Finally, when we use this Lagrangian, the Euler-Lagrange equations will of course simply produce Newton’s equation for a particle in a gravitational field U(X), just as it did when we carried out exactly the same calculations in volume 1.
We arrive at
m \ddot X = -m \frac{\partial U}{\partial X}
The approximated action is:
A = \int \left(mc^2 - mU(X) + \frac{m}{2}\dot X^2\right) \mathrm dt
We can recognize the Lagrangian in the form kinetic energy minus potential energy (with a constant term mc^2 which is constant and therefore is not entering in the equation):
\mathcal L = T - U
We can apply the Euler-Lagrange equation:
\frac{\mathrm d}{\mathrm dt} \left(\frac{\partial \mathcal L}{\partial \dot X^m}\right) = \frac{\partial \mathcal L}{\partial X^m}
For the left hand side, there is only one term that depends from \dot X:
\frac{\mathrm d}{\mathrm dt} \left(\frac{\partial \mathcal L}{\partial \dot X^m}\right) = \frac{\mathrm d}{\mathrm dt} \left(m \dot X\right) = m \ddot X
For the right hand side, there is only one term that depends from X:
\frac{\partial \mathcal L}{\partial X^m} = -m \frac{\partial U(X)}{\partial X}
Putting all together we derive the equation of motions:
m \ddot X = -m \frac{\partial U(X)}{\partial X}
This is the standard Newton equation for a particle in a gravitational field U(X).
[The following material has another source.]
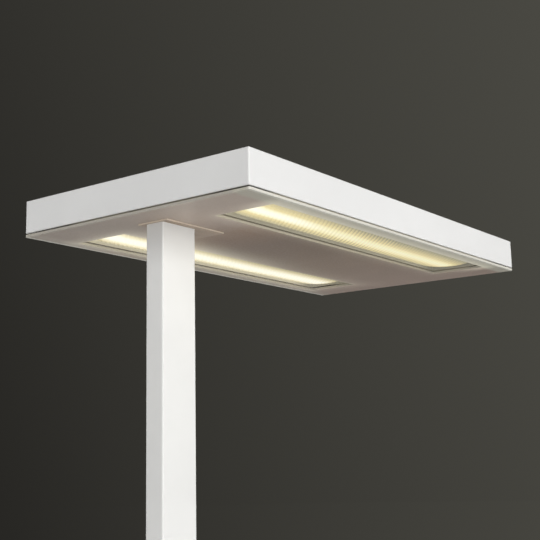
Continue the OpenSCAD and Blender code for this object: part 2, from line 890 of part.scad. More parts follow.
module lamp(s) {
    color(LIT) at_lamp(s) {
        translate([0, -cap_w / 2, -cap_h / 2]) cube([cap_len, cap_w, cap_h]);
        for (y = [-1, 1]) translate([cap_len, y * tube_pitch / 2, 0]) tube(lamp_len - cap_len);
        translate([lamp_len - bridge_in, -tube_pitch / 2, 0]) rotate([-90, 0, 0])
            cylinder(d = bridge_d, h = tube_pitch);
        for (y = pin_rows) translate([-pin_len, y, 0]) rotate([0, 90, 0])
            cylinder(d = pin_d, h = pin_len + EPS);
    }
}

module lamp_holder(s) {
    foot = head_z + lamp_z - tray_top;
    color(WHITE) at_lamp(s) difference() {
        translate([-holder_len, -cap_w / 2, -foot + bowl_t + FIT])
            cube([holder_len, cap_w, foot - bowl_t - FIT + cap_h / 2]);
        for (y = pin_rows) translate([-pin_len - FIT, y, 0]) rotate([0, 90, 0])
            cylinder(r = pin_d / 2 + SCREW, h = pin_len + 2 * FIT);
    }
}

module lamp_clip(s) {
    clip_x = lamp_len + lamp_gap - clip_len;
    clip_wall = 2;
    color(WHITE) at_lamp(s) difference() {
        translate([clip_x, -cap_w / 2, -tube_d / 2 - clip_wall]) cube([clip_len, cap_w, tube_d / 2]);
        for (y = [-1, 1]) translate([clip_x - EPS, y * tube_pitch / 2, 0])
            rotate([0, 90, 0]) cylinder(r = tube_d / 2 + SCREW, h = clip_len + 2 * EPS);
    }
}

// ---- Head: gear ----

module gear_case(y, length) {
    translate([gear_x, y, tray_top]) difference() {
        union() {
            slab(length - 2 * gear_ear, ballast_w, ballast_h);
            slab(length, ballast_w / 2, gear_ear_t);
        }
        for (s = [-1, 1]) translate([s * (length - gear_ear) / 2, 0, 0])
            screw_hole(M3, gear_ear_t);
    }
}

module ballast() {
    color(SHEET) gear_case(gear_y, ballast_len);
}

module control_unit() {
    color(DARK) gear_case(-gear_y, control_len);
}

module gear_screws() {
    color(STEEL) at(gear_points, tray_top + gear_ear_t)
        pan_screw(M3, gear_ear_t + sheet_t + GRIP);
}

module terminal_block() {
    width = terminal_ways * terminal_pitch;
    color(WHITE) translate([terminal_x, -width / 2, tray_top]) difference() {
        cube([terminal_len, width, terminal_len]);
        for (i = [0 : terminal_ways - 1], x = [1, 3])
            translate([x * terminal_len / 4, (i + 0.5) * terminal_pitch, terminal_len / 3])
            cylinder(d = terminal_pitch / 2, h = terminal_len);
    }
}

// ---- Head: top ----

module top_panel() {
    color(WHITE) difference() {
        inner_sheet(panel_z);
        each_window() translate([0, 0, panel_z - OVER]) slab(hatch_len, hatch_w, sheet_t + 2 * OVER);
        at(top_points, panel_z) screw_hole(M3, sheet_t);
    }
}

module top_screws() {
    color(STEEL) at(top_points, panel_top) pan_screw(M3, sheet_t + ledge_t);
}

module top_cover(s) {
    skirt_len = hatch_len - 2 * FIT;
    skirt_w = hatch_w - 2 * FIT;
    color(CLEAR) translate([window_x, s * window_y, panel_top]) difference() {
        union() {
            rounded_slab(hatch_len + 2 * lid_lap, hatch_w + 2 * lid_lap, lid_t, lid_r);
            translate([0, 0, -skirt_h]) slab(skirt_len, skirt_w, skirt_h + EPS);
        }
        translate([0, 0, -skirt_h - OVER])
            slab(skirt_len - 2 * skirt_t, skirt_w - 2 * skirt_t, skirt_h + OVER);
        translate([hatch_len / 2 + lid_lap, 0, -EPS]) cylinder(d = notch_d, h = lid_t + 2 * EPS);
    }
}

base_plate();
base_pad(0);  // base_pad_1
base_pad(1);  // base_pad_2
base_pad(2);  // base_pad_3
base_pad(3);  // base_pad_4
base_pad(4);  // base_pad_5
base_pad(5);  // base_pad_6
base_screws();
foot_collar();
post();
cable_gland();
gland_nut();
switch_bezel();
bezel_screws();
switch_body();
switch_lead();
power_button();
dimmer_button();
head_bracket();
post_screws();
bracket_screws();
frame_front();
frame_back();
frame_post_end();
frame_far_end();
corner_key(0);  // corner_key_1
corner_key(1);  // corner_key_2
corner_key(2);  // corner_key_3
corner_key(3);  // corner_key_4
key_screws();
tray();
tray_screws();
underside_plate();
plate_studs();
stud_nuts();
mount_cover();
cover_screws();
diffuser(-1);  // diffuser_1
diffuser(1);  // diffuser_2
reflector(-1);  // reflector_1
reflector(1);  // reflector_2
reflector_screws();
lamp(-1);  // lamp_1
lamp(1);  // lamp_2
lamp_holder(-1);  // lamp_holder_1
lamp_holder(1);  // lamp_holder_2
lamp_clip(-1);  // lamp_clip_1
lamp_clip(1);  // lamp_clip_2
ballast();
control_unit();
gear_screws();
terminal_block();
top_panel();
top_screws();
top_cover(-1);  // top_cover_1
top_cover(1);  // top_cover_2
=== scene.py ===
import math

import bmesh
import bpy
from mathutils import Matrix, Vector


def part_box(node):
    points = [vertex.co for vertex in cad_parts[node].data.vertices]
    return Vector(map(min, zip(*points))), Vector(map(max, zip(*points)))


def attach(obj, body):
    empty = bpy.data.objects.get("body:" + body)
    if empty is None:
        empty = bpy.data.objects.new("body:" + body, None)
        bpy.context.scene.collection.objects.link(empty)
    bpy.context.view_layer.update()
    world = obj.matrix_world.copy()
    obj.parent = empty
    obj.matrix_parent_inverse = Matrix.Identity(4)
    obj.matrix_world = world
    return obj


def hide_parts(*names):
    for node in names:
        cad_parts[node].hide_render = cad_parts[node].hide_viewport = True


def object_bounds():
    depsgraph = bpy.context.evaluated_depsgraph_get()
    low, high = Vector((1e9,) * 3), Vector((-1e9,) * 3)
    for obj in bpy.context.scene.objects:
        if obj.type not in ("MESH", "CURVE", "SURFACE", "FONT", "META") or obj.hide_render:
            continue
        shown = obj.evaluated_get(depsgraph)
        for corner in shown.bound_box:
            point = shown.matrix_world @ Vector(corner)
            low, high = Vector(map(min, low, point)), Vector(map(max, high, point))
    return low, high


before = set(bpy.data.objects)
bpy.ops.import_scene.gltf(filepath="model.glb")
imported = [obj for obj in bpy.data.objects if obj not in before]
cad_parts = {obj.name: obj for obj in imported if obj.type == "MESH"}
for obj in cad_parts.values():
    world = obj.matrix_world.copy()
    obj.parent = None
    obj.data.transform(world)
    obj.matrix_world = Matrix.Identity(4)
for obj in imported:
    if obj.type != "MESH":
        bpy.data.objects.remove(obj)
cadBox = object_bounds()
print("frame loaded:", len(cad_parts), "nodes")

mm = 0.001


def hexColour(code):
    parts = [int(code[i : i + 2], 16) / 255 for i in (1, 3, 5)]
    return [c / 12.92 if c <= 0.04045 else ((c + 0.055) / 1.055) ** 2.4 for c in parts] + [1.0]


def addNode(tree, kind, inputs=None, **settings):
    # an input is a plain value, a socket, or a node, which stands for its first output
    node = tree.nodes.new(kind)
    for key, value in settings.items():
        setattr(node, key, value)
    for key, value in (inputs or {}).items():
        if isinstance(value, bpy.types.Node):
            value = value.outputs[0]
        if isinstance(value, bpy.types.NodeSocket):
            tree.links.new(value, node.inputs[key])
        else:
            node.inputs[key].default_value = value
    return node


# camera, fitted to the photograph's own edges: below the head, at the post's end
view = {
    "place": (-1.1397, -0.8147, 1.6309),
    "heading": (0.7981, 0.6026),
    "pitch": 0.1783,
    "roll": 0.0195,
    "lens": 66.62,
    "sensor": 36.0,
    "clip": (0.05, 200),
}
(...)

Since there is a mass on both side, it cancels out:
\ddot X = -\frac{\partial U(X)}{\partial X}
so the motion does not depends from the mass of the object.
In our case it becomes simply \mathcal H = p \dot r - \mathcal L. The calculation are left to the reader. The result is
\mathcal H = \frac{m (1 - 2MG/r)}{\sqrt{(1 - 2MG/r) -\dot r/(1- 2MG/r)}} \tag{36}
[…]
Then equation (36), giving the energy, enable us to express \dot r as a function of that energy E. With some algebra we get
\dot r^2 = \left(1 - \frac{2MG}{r}\right)^2 - \frac{\left(1 - \frac{2MG}{r}\right)^3}{E^2} \tag{37}
Note: there is a typo in equation (36). \dot r should be \dot r^2.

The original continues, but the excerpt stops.